Are muzzle flashes too exagerated?

No, and yes.

Also, there's a thread discussing this for those who have problems with flashing visuals, but I don't have the forum link right now.
 
Are muzzle flashes too exaggerated?

They are also exaggerated in pretty much every film and TV program there is, no biggy. The oxygen needed to ignite the cartridge is already in the propellant so you would see it in a vacuum, just not at Hollywood levels.
 
I would expect the muzzle flash to be bigger in space as the propellant is expanding out into the vacuum of space rather than into the atmosphere.
 
Muzzle flash is just the visually released energy from an explosion, as well as kinetic and thermal.

If I wanted to be a brat, I would argue that its slightly too bright... The multi-cannons dont strike me as super heavy. But otherwise theyre fine.
 

Jenner

I wish I was English like my hero Tj.
Here's an A10 with its 7 barrel 30mm cannon firing:
https://www.youtube.com/watch?feature=player_detailpage&v=33teK7L4DM4#t=36

No muzzle flash at all, at the start of the video you can see it's around the ejection port not the muzzle. But that's reality and ED is a game so ultimately the level of muzzle flash is somewhat subjective.

Rule of cool, then? :)

Aside: I see these bad boys flying around all the time where I live, since Davis Monthan AFB is a major training base for the Warthog. They're very distinctive, aren't they? The base has a bomb range 'near' where I live (ok, miles and miles away, but not *that* far!) so I can see them flying pretty darn low on their trips to/from the range and the base. :)

http://en.wikipedia.org/wiki/Davis–Monthan_Air_Force_Base
 
No muzzle flash at all, at the start of the video you can see it's around the ejection port not the muzzle. But that's reality and ED is a game so ultimately the level of muzzle flash is somewhat subjective.
1. Looking up at the sky in broad daylight would obscure any flash no?

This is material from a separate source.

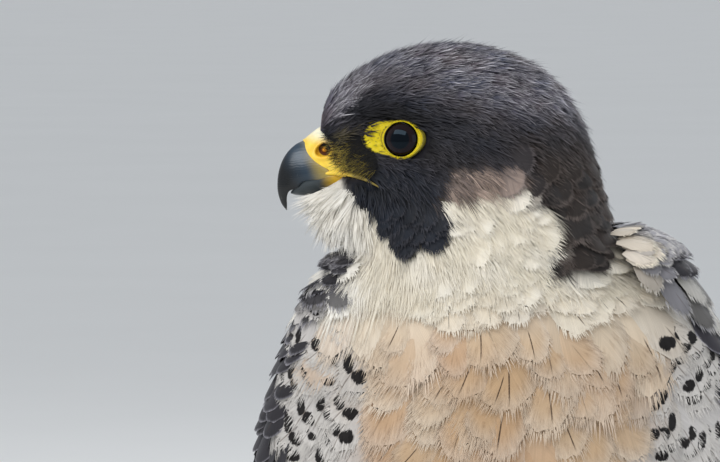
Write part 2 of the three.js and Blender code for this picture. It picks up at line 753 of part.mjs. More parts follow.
function addLeg(name, hand) {
  const kinds = Object.entries(TOES);
  const ball = new THREE.SphereGeometry(1, 9, 6);
  ball.scale(...BALL.radii);
  ball.translate(hand * FOOT.x, FOOT.y + BALL.y, BALL.z);
  const foot = fuse([...kinds.map(([, kind]) => toe(hand, kind)), solidOf(ball)]);
  const shank = limb(shankRows(hand), 8, 10);
  const shankGrown = limb(shankRows(hand), 8, 10, SEAM);
  const thigh = limb(thighRows(hand), 10, 14).subtract(fuse([torsoGrown, shankGrown]));
  const sole = foot.intersect(solidOf(aboveFloor));
  node("thigh_" + name, thigh, COLOURS.cream);
  node("shank_" + name, shank, COLOURS.yellow, 0.55);
  node("foot_" + name, sole.subtract(shankGrown), COLOURS.yellow, 0.55);
  for (const [kindName, kind] of kinds) node(`claw_${kindName}_${name}`, claw(hand, kind), COLOURS.claw, 0.3);
}

addHead();
addTrunk();
addTail();
for (const [name, hand] of [["left", 1], ["right", -1]]) {
  addWing(name, hand);
  addLeg(name, hand);
}
bird.position.set(PLACE.x, PLACE.y, PLACE.z);

export default bird;
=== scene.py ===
"""An adult peregrine falcon, life size, standing with its head turned to its right.

Lengths here are millimetres in the bird's own frame: breast to -Y, its left side to +X, +Z up and
the floor at 0. They become metres when a mesh is made.
"""
import math

import bpy
import numpy as np
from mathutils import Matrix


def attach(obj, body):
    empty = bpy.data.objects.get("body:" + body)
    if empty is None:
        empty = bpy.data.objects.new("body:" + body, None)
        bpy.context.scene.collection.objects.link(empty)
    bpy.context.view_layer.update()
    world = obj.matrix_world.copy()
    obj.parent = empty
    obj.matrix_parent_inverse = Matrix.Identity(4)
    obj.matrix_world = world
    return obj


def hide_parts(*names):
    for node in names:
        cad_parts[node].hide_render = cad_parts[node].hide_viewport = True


bl_info = {
    "name": "Peregrine Falcon",
    "version": (1, 0, 0),
    "blender": (4, 5, 0),
    "location": "View3D > Sidebar > Falcon",
    "description": "Builds the plumage, bill, eyes and feet of a standing peregrine falcon",
    "category": "Add Mesh",
}

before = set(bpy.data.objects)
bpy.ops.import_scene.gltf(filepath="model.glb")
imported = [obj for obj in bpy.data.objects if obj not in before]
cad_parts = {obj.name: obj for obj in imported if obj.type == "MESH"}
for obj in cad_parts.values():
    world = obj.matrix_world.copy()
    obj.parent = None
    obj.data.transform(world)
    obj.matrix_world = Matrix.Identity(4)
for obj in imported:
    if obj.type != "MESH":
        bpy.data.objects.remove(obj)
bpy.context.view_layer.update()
MM = 0.001
FULL_TURN = 2 * math.pi

# Where the bird's own middle lies in the frame
PLACE = np.array([0.0, -50.8, 0.0])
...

2. Maybe the guns in Elite use caseless rounds and there's no ejection port?

3. I can find a billion videos on youtube of gatling guns that do have muzzle flash.

http://www.youtube.com/watch?v=iqDCCTCYTNI
 
That video is in bright daylight - totally different in night time.

It isn't actually, but hey ho, not going to into the realms of circular "red herring" logical fallacies that seem popular amongst some posters here. Carry on.:D
 
Ammunition propellants are specifically designed to reduce visible signature as much as possible.

Picture a modern F-18 fighter pilot using cannon at night: muzzle flash would essentially blind him - not good!

FWIW, I thought the alpha footage has looked mostly pretty good, but perhaps the muzzle effects are a tad over bright.
 
It doesn't have one.
Somehow I saw this coming. :D

So, there has to be some explanation to why the muzzle flash is so small.
Muzzle velocity so high?
Long barrel with good cooling?
Low-flash ammunition propellant (as Rog explained)?
Surely not air resistance (alone), in the video part I linked the plane looked to be stationary?
 
If you look at the start of the video that I linked to, you can see flashes coming from the ejection port rather than the muzzle, that port is enclosed in the aircraft itself as that's were the empty cartridges are stored (dumping them in-flight would be bad for control surfaces). That combined with low flash and smoke propellant (Hollywood doesn't use this) means low overall flash and smoke. This is common in modern military weapons unless they are being used by Bruce Willis, in which case 4 yard muzzle flashes in broad daylight are standard.